[FastAPI + PyTorch] 컴퓨터비전 모델 기반 이미지 분석 API 서버 구축하기

오늘은 EfficientNet B0 모델을 활용해서 이미지를 분류하고, 그 결과를 MongoDB에 저장하는 API 서버를 구축해보았다.

FastAPI + PyTorch + MongoDB 조합으로, 이미지를 업로드하면 모델이 추론한 Top-K 분류 결과를 반환하는 구조!

이 내용이 오늘 시험 내용이었다!

1. 프로젝트 구조

test/
├── app/
│   ├── main.py       # FastAPI 앱 및 API 엔드포인트
│   ├── models.py     # EfficientNet B0 추론 로직
│   ├── schemas.py    # Pydantic 응답 스키마
│   └── db.py         # MongoDB 비동기 연결
├── uploads/          # 업로드 이미지 저장
└── requirements.txt

핵심은 역할 분리이다.

models.py → 모델 로드 & 추론만 담당
db.py → DB 연결만 담당
schemas.py → 응답 형식 정의
main.py → 이 모든 것을 조합해서 API 엔드포인트를 구성

2. 모델 설정 — EfficientNet B0

from torchvision import models
from torchvision.models import EfficientNet_B0_Weights

weights = EfficientNet_B0_Weights.DEFAULT
model = models.efficientnet_b0(weights=weights).to(device).eval()
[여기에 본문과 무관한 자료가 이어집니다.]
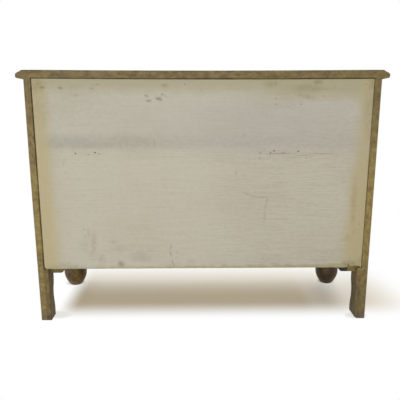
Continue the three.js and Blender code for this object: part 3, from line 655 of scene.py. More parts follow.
def back_paint(tree):
    """Thin off-white paint rolled over rotary-cut plywood: the grain telegraphs as fine level
    streaks, bronze overspray shades the edges, and handling has left smudges and specks."""
    low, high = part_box("back_panel")
    place, (across, _, height) = own_place(tree)
    patches, uneven, sway, flecks, mottle, streaks, wobble, fibres = patterns(
        tree, "x", BACK_PATTERNS
    )

    # Grain under the paint, wavier and bolder towards the right-hand end
    to_right = share(tree, (across, SHADE_END * MM, SHADE_START * MM, 1, 0))
    swing = share(tree, (to_right, 0, 1, *millimetres(*BACK_GRAIN_SWAY)), (sway, 0.3, 0.7, -1, 1))
    grain_place = add(tree, "ShaderNodeVectorMath", {
        "Vector": stretched(tree, "x", BACK_GRAIN_LENGTH),
        "Vector_001": add(tree, "ShaderNodeCombineXYZ", {"Z": swing}),
    })
    grain = add(tree, "ShaderNodeTexNoise", {
        "Vector": grain_place,
        "Scale": per_metre(BACK_GRAIN_SIZE),
    })
    bold = share(
        tree,
        (to_right, 0, 1, 0.5, 0.9),
        (height, *millimetres(*BOLD_GRAIN_BELOW), 1, 0.6),
    )

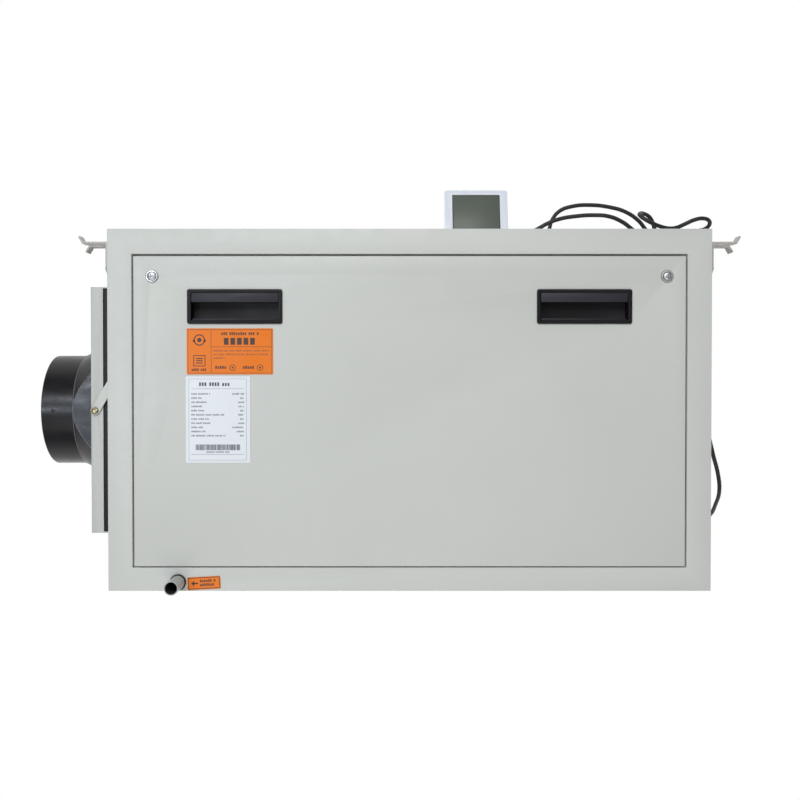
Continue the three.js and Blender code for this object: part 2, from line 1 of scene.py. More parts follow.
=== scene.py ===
"""A ceiling-hung ducted dehumidifier: cabinet, black inlet collar, filter box and wired controller."""
import json
import math
import random

import bpy
from mathutils import Matrix, Vector

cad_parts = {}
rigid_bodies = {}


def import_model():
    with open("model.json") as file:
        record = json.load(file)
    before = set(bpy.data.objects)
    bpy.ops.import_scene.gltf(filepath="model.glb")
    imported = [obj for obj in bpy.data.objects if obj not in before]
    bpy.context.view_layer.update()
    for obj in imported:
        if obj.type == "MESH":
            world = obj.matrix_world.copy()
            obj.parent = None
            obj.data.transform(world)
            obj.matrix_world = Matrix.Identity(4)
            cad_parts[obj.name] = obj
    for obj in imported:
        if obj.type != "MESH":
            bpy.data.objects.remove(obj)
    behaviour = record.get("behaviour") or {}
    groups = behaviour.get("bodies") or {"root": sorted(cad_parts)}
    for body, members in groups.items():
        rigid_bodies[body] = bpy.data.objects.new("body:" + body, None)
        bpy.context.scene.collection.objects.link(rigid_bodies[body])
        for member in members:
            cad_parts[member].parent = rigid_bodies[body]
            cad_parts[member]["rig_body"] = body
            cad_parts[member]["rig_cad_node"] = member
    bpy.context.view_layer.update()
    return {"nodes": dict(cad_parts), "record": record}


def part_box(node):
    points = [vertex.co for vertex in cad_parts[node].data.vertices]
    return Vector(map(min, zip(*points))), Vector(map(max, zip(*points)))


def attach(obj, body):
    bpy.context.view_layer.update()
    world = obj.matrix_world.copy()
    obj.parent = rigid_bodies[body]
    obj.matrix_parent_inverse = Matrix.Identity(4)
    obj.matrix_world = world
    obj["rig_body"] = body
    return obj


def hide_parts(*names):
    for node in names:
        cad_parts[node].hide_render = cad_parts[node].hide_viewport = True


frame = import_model()
NODES = frame["nodes"]
MM = 0.001
rng = random.Random(7)

CABINET_LOW, CABINET_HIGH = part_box("front_frame")
FRONT = CABINET_LOW.y
TOP = CABINET_HIGH.z
SIDE = CABINET_HIGH.x
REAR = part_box("rear_panel")[1].y


# ---- camera and light ----

def make_camera():
    camera = bpy.data.objects.new("camera", bpy.data.cameras.new("camera"))
    bpy.context.scene.collection.objects.link(camera)
    camera.data.sensor_width = 36
    camera.data.lens = 43.65
    camera.location = (-0.0111, FRONT - 1.124, 0.2387)
    camera.rotation_euler = (math.radians(90 - 0.856), 0, 0)
    camera.data.clip_end = 50
    bpy.context.scene.camera = camera


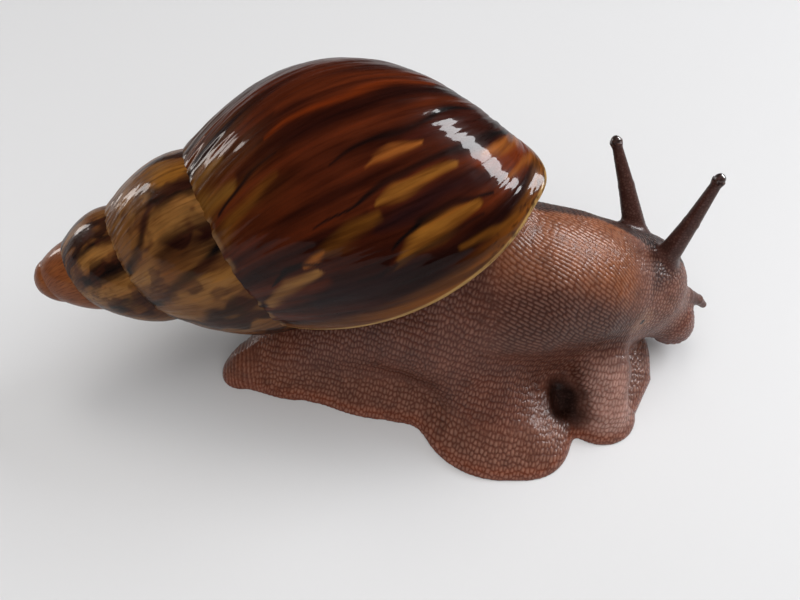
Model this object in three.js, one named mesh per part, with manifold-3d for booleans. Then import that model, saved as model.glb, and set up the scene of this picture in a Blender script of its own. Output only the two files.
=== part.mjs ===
// Giant African land snail, crawling: a still, life-size model in millimetres.
// +X is the way the snail crawls, +Z is up, and the sole of the foot lies on z = 0 round the origin.
// The shell is dextral. The soft body is one rounded form, parted with thin plane cuts.

import * as THREE from 'three';
import { mergeVertices } from 'three/addons/utils/BufferGeometryUtils.js';
import Module from 'manifold-3d';

const wasm = await Module();
wasm.setup();

// ---------------------------------------------------------------- driving dimensions, mm

const GAP = 0.3; // room between neighbouring solids
const HALF_GAP = GAP / 2;
const BIG = 400; // edge of a box that stands for a half space
const MERGE_DISTANCE = 1e-3;
const NEEDLE_WIDTH = 0.02; // slivers thinner than this are dropped

// Shell. t counts turns back from the lip; z runs from the vertex of the spire's cone to the base.
const WHORL_RATE = 0.48; // the shell shrinks by exp(-rate) for each turn back
const LIP_WIDENING_RATE = 0.256; // the radius changes more slowly near the lip
const WIDENING_TURNS = 0.8;
const SUTURE_DEPTH = 53.4; // z of the suture at the lip
const BASE_DEPTH = 114.5; // z of the base of the last whorl
const WHORL_RADIUS = 28.35; // from the axis to the widest place of the last whorl
const SHOULDER_PLACE = 0.886; // widest place, as a part of the way to the next suture
const SHOULDER_POWER = 0.945;
const BASE_POWER = 2.2;
const APEX_DEPTH = 14.3; // centre of the blunt embryonic whorl
const APEX_RADIUS = 5.0;
const SPIRE_TURNS = 3.45;
const COLUMELLA_RADIUS = 1.3; // the pillar on the axis that the whorls wind round
const COLUMELLA_END = 92; // z of its cut-off end
const INNER_RADIUS = 0.5; // a whorl's solid starts here, inside the columella
const SHELL_BASE = new THREE.Vector3(26.4, 18.05, 46.4); // where the axis leaves the base
const SHELL_HEADING = 189.5; // degrees, direction of the apex seen from above
const SHELL_TILT = -10.8; // degrees, the apex points down
const LIP_TURN = 151.3; // degrees about the axis, place of the upper end of the lip
const LIP_LEAN = 19.1; // degrees, lean of the aperture's plane along the axis
const LIP_OPEN = 27.7; // degrees, turn of the aperture's plane about the axis
const LIP_THICKNESS = 1.2;
const LIP_FLARE = 0.9; // the upper lip bends outwards by this at its edge
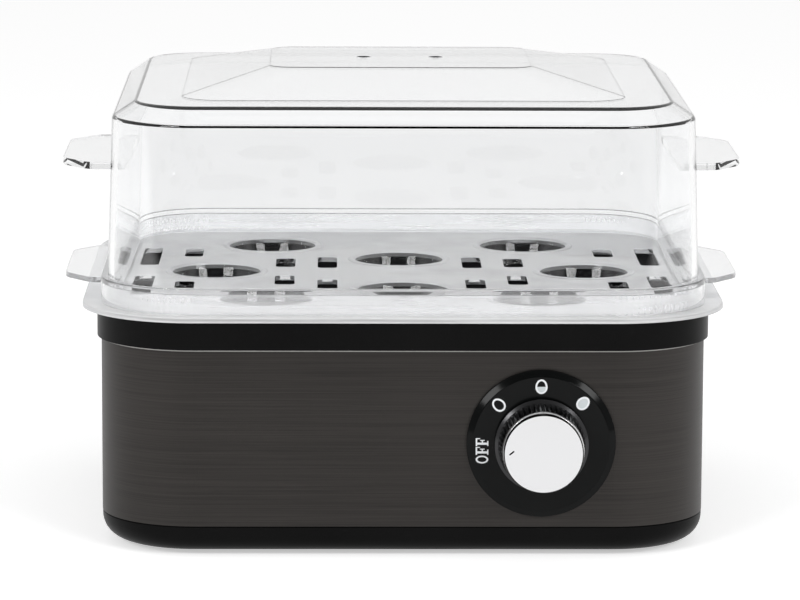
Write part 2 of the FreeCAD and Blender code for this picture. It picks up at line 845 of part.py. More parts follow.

process = weights.transforms()
categories = list(weights.meta["categories"])

EfficientNet B0은 Google에서 개발한 경량 이미지 분류 모델로, ImageNet으로 사전학습되어 1,000개 클래스를 분류할 수 있다.

여기서 포인트는:

weights.transforms() → 모델 전용 전처리를 자동으로 가져옴 (리사이즈, 정규화 등을 직접 안 해도 됨)
weights.meta["categories"] → 1,000개 클래스 라벨을 바로 가져올 수 있음
torch.inference_mode() → 추론 시 gradient 계산을 끄고 메모리 절약

def infer_topk_efficientnet_b0(pil_img, top_k=3):
    with torch.inference_mode():
        x = process(img).unsqueeze(0).to(device)
        logits = model(x)
        probs = torch.softmax(logits, dim=1)[0]
        scores, indices = torch.topk(probs, k)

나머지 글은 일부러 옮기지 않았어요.